At sea? I don’t say.
I also don’t say I saw him, I could have stopped him. I say, Maybe they are only trying the boat out.
Breasts for Three says they chose to launch the boat at Harry’s because there no one would see them. We see nothing, she says. I have to agree, I have to nod and look away. She says everyone else knew what the boys were doing, but no one can keep a boy even if he has no money for a fare. Boys like leaving. No one else wants to leave, this is our home — paradise. Only if someone needs medicine do they leave.
It is dark when I decide to slip inside and gather whatever of my things Temu hasn’t gutted or strewn, and I shove all of it under my bag of rice. Barclay holds the boy’s arms back by the elbows when I lift my curtain to go back out. Barclay holds him, but Temu struggles to free himself. He wants to what? Take his grief out on me? Does he have grief? Or does he want to beat me for just being there?
I will go sleep on the beach. Sleeping on the beach is what you’re supposed to do on a perfect island like this anyway, I don’t know why I haven’t done it sooner. Temu certainly wanted me out, even if he does sleep elsewhere, even if Ngarima says I must sleep in his room. Anyway, if the beach is hot, so are the beds. I shake the hands of each of the chief mourners slumped in wailing stupor on the porch, and I touch many of the hands of all the others who have come, who weep too, even the men, whose weeping frightens me, who wail men-wails and beat on the coral and each other, then I go to pick out a stretch of beach that will do for the night, and damn the roving rapists, the dying half lives.

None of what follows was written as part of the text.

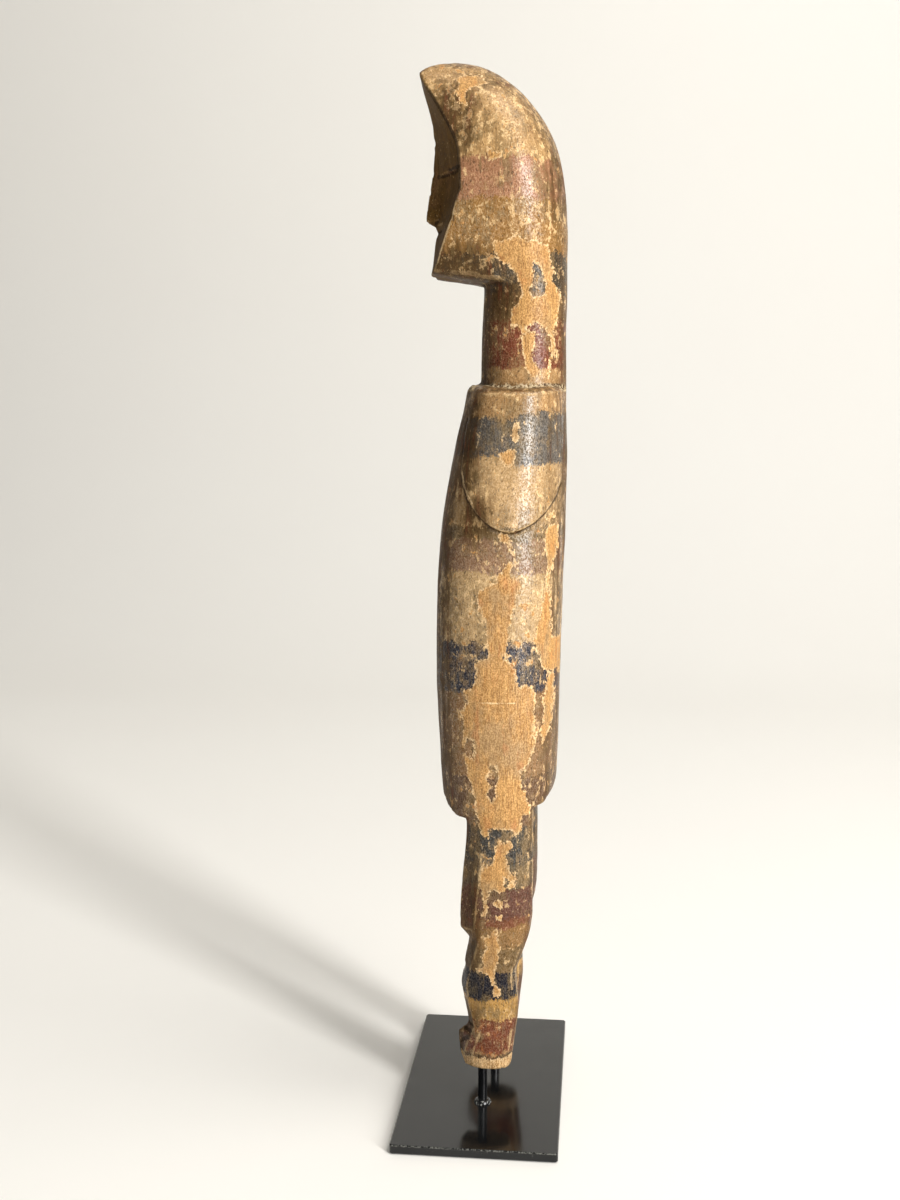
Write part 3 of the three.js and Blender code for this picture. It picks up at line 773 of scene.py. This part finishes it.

Mosquitoes graze in every depression, they come out of the bush as another sharp, cutting part of the bush, a part that flies. Where two palms grow close, where the wind presses these palms flat the way it is always blowing, where the wind picks up sand in sheets and stings so no mosquito stays, a place not far from where the car parts rust in their coral colors, not far from where a boat might come if it came, I hollow out a place anyway and line it with my flowered cloth. I don’t dig too deep, not to China, not to whatever’s left of a jelly baby. Then I lie down to test my hollow for later, pull palm fronds and scrap leaves over me, and I fall asleep, my sleep with Harry having been slight.